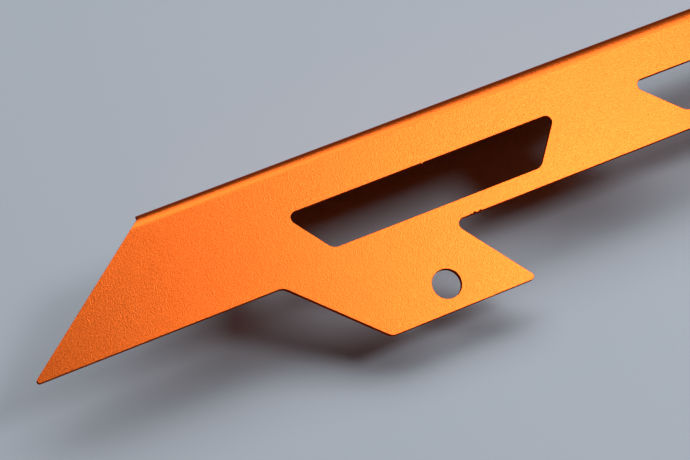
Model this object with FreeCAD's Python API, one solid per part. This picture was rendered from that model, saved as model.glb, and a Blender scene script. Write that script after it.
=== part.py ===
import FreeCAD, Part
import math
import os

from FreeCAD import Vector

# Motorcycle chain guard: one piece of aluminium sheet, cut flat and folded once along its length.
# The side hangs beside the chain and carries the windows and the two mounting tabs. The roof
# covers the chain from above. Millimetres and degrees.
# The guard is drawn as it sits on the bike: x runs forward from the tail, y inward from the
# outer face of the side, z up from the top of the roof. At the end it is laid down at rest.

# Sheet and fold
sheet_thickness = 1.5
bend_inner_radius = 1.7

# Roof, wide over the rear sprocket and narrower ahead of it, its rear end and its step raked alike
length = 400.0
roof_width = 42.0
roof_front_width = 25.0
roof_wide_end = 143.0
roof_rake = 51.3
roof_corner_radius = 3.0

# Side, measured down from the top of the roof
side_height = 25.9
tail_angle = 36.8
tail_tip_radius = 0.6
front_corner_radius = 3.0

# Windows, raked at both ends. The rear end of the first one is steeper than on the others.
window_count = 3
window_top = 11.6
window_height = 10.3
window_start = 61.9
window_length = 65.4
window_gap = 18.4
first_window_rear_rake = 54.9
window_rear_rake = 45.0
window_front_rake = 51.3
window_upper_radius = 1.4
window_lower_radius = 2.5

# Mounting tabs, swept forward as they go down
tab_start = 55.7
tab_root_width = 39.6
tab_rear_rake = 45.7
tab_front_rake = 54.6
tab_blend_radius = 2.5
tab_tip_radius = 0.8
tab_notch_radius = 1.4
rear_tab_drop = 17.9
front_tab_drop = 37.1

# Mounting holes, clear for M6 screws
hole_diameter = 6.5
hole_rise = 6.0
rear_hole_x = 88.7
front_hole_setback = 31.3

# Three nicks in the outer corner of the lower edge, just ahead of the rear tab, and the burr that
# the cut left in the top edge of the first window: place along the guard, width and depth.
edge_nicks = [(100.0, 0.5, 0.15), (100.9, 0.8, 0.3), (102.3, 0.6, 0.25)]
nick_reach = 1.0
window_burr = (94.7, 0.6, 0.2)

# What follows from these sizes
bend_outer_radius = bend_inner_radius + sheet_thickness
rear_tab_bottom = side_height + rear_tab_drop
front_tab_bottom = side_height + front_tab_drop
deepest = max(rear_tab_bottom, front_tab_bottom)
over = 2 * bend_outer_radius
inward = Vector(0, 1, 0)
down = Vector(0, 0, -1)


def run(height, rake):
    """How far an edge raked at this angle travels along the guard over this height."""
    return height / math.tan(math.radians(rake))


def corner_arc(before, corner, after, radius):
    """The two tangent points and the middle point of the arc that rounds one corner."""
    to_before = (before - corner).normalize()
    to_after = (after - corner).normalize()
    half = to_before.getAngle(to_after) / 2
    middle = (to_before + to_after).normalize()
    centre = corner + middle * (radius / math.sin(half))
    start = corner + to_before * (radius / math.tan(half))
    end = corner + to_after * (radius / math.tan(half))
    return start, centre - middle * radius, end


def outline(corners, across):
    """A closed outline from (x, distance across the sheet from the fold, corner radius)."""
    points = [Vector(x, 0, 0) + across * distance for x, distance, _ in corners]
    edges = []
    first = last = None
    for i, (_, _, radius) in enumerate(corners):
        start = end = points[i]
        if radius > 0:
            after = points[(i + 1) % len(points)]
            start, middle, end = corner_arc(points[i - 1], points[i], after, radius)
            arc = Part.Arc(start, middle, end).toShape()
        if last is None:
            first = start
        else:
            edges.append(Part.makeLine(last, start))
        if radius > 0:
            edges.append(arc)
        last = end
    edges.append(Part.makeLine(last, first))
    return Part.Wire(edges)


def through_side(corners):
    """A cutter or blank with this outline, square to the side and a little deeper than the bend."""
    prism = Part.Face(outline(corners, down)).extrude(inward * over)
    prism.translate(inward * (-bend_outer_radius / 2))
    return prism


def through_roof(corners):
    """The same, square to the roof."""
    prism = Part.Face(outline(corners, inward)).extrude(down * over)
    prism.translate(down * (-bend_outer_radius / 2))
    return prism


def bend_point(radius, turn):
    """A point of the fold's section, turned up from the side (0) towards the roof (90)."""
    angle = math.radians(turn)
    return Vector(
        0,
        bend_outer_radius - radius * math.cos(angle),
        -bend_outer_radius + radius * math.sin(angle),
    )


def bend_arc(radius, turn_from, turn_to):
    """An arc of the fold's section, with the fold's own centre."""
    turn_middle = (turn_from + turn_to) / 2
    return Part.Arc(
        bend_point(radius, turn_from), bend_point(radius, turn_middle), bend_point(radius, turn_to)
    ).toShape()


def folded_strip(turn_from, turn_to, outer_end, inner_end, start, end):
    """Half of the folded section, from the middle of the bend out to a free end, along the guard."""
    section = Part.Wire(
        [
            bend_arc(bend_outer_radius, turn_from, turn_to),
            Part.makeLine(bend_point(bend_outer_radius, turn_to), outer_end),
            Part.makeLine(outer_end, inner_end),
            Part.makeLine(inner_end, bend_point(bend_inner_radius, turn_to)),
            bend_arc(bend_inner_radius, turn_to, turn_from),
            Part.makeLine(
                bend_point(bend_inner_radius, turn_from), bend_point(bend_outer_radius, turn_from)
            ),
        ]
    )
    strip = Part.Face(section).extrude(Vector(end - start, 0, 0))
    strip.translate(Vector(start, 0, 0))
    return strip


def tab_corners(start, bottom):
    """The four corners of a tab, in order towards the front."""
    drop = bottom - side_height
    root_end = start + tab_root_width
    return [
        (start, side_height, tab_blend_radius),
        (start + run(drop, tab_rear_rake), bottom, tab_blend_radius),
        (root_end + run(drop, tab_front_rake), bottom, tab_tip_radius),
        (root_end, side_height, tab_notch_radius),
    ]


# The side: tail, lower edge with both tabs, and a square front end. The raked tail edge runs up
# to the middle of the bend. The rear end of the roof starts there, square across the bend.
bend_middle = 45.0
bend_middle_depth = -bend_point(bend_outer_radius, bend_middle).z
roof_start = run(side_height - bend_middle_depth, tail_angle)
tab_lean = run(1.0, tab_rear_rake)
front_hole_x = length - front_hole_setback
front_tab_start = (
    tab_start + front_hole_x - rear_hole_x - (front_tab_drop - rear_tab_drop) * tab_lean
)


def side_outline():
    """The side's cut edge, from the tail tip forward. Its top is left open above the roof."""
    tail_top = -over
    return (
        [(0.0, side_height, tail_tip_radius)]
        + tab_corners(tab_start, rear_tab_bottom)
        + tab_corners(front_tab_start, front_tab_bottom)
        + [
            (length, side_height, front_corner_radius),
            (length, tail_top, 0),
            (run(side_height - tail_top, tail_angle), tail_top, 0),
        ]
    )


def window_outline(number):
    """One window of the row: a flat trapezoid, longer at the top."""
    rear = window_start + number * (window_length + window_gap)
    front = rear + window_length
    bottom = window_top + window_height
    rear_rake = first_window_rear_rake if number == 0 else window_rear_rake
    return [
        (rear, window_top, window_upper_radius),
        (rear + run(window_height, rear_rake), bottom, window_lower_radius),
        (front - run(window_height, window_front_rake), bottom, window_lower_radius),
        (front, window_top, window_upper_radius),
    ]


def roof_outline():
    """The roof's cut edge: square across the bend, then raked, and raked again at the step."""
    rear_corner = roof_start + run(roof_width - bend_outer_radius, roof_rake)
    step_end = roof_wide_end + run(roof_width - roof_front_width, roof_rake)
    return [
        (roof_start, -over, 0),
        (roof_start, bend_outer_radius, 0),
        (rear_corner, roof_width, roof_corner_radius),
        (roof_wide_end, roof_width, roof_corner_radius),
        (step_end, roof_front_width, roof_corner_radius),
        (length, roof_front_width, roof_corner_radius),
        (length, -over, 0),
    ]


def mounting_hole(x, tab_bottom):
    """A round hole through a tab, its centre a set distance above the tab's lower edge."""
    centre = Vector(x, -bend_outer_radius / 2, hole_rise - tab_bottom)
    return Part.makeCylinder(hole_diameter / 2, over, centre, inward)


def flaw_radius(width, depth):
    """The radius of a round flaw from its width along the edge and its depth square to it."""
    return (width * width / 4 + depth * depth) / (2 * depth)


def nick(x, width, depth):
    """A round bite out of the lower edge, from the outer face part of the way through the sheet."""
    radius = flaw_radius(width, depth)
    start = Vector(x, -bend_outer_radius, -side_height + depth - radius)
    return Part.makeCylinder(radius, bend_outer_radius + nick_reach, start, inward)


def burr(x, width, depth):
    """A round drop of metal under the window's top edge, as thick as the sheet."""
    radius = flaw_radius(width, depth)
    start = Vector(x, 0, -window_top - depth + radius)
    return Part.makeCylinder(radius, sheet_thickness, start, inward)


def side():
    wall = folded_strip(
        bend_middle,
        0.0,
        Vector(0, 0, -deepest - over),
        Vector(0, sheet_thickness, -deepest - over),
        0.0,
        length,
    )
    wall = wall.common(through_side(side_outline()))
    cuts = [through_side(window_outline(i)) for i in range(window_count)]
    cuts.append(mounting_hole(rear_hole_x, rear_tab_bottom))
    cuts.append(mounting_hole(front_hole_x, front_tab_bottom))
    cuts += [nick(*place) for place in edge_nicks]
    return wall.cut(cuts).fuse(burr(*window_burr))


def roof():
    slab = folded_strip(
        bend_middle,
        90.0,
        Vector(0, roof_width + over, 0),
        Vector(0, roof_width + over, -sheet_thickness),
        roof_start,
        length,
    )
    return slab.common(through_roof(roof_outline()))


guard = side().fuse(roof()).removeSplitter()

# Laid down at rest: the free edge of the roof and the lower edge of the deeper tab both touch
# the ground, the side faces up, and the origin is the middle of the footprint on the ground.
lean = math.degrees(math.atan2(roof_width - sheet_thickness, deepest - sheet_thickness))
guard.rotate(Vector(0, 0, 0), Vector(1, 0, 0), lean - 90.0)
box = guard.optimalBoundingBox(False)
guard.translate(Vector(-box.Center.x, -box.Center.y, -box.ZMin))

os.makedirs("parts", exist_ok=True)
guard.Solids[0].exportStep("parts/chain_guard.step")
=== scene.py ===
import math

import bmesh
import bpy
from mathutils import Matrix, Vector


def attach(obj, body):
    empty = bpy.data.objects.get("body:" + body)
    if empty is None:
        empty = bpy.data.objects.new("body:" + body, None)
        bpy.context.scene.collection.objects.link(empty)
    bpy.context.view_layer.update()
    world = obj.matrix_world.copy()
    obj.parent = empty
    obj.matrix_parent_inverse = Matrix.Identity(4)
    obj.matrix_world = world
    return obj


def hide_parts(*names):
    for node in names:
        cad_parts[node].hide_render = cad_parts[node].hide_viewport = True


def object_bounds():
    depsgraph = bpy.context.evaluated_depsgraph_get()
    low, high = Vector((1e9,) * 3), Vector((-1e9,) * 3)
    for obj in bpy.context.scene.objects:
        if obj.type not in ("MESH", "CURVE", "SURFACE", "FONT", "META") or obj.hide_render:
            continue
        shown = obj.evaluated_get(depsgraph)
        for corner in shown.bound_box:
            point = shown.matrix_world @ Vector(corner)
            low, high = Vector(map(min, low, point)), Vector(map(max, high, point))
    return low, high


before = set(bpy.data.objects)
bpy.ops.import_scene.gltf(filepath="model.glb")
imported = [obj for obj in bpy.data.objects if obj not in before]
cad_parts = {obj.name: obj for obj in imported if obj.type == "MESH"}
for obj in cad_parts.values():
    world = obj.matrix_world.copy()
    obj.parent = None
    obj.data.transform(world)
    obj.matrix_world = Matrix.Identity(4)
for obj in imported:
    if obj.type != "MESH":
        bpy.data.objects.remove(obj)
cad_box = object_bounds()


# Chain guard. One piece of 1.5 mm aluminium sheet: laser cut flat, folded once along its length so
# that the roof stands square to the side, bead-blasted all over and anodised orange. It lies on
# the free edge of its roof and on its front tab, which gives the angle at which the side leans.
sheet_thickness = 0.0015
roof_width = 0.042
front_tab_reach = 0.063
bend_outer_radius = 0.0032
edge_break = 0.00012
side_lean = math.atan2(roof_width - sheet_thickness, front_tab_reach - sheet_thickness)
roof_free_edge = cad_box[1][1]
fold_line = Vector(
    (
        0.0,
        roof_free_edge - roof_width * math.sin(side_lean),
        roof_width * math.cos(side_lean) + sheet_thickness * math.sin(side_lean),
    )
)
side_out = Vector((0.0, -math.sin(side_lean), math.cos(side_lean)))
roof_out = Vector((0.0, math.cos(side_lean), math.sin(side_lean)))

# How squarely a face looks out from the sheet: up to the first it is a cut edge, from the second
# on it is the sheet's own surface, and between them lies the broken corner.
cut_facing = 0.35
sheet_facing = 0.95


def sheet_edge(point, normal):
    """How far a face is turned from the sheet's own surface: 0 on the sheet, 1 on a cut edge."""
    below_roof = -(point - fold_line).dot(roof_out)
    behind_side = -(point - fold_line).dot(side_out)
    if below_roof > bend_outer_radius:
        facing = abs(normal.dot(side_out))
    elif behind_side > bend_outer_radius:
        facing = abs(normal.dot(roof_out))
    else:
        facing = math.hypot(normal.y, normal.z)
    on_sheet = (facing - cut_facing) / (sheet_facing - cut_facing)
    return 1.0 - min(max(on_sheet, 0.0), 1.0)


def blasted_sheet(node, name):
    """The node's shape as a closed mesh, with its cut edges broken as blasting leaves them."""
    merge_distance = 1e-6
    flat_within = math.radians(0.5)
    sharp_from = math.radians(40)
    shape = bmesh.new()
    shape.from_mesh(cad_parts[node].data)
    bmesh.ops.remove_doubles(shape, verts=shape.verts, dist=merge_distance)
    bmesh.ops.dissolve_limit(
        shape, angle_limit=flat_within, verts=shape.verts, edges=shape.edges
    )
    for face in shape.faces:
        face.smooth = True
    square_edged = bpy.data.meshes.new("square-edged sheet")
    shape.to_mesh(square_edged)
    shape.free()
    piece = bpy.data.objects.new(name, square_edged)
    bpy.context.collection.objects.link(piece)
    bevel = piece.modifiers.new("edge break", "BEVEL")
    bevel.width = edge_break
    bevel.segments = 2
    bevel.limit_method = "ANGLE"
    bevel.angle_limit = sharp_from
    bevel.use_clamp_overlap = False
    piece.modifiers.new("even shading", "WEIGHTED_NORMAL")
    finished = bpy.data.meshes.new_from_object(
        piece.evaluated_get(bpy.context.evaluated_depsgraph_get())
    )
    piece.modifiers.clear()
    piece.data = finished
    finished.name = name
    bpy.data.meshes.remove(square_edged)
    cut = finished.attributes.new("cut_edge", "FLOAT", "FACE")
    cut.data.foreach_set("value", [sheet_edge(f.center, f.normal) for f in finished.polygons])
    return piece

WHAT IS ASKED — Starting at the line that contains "low, high = Vector((1e9,)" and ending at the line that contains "cad_box = object_bounds()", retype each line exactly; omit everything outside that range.

RESULT OF THE TASK —
    low, high = Vector((1e9,) * 3), Vector((-1e9,) * 3)
    for obj in bpy.context.scene.objects:
        if obj.type not in ("MESH", "CURVE", "SURFACE", "FONT", "META") or obj.hide_render:
            continue
        shown = obj.evaluated_get(depsgraph)
        for corner in shown.bound_box:
            point = shown.matrix_world @ Vector(corner)
            low, high = Vector(map(min, low, point)), Vector(map(max, high, point))
    return low, high


before = set(bpy.data.objects)
bpy.ops.import_scene.gltf(filepath="model.glb")
imported = [obj for obj in bpy.data.objects if obj not in before]
cad_parts = {obj.name: obj for obj in imported if obj.type == "MESH"}
for obj in cad_parts.values():
    world = obj.matrix_world.copy()
    obj.parent = None
    obj.data.transform(world)
    obj.matrix_world = Matrix.Identity(4)
for obj in imported:
    if obj.type != "MESH":
        bpy.data.objects.remove(obj)
cad_box = object_bounds()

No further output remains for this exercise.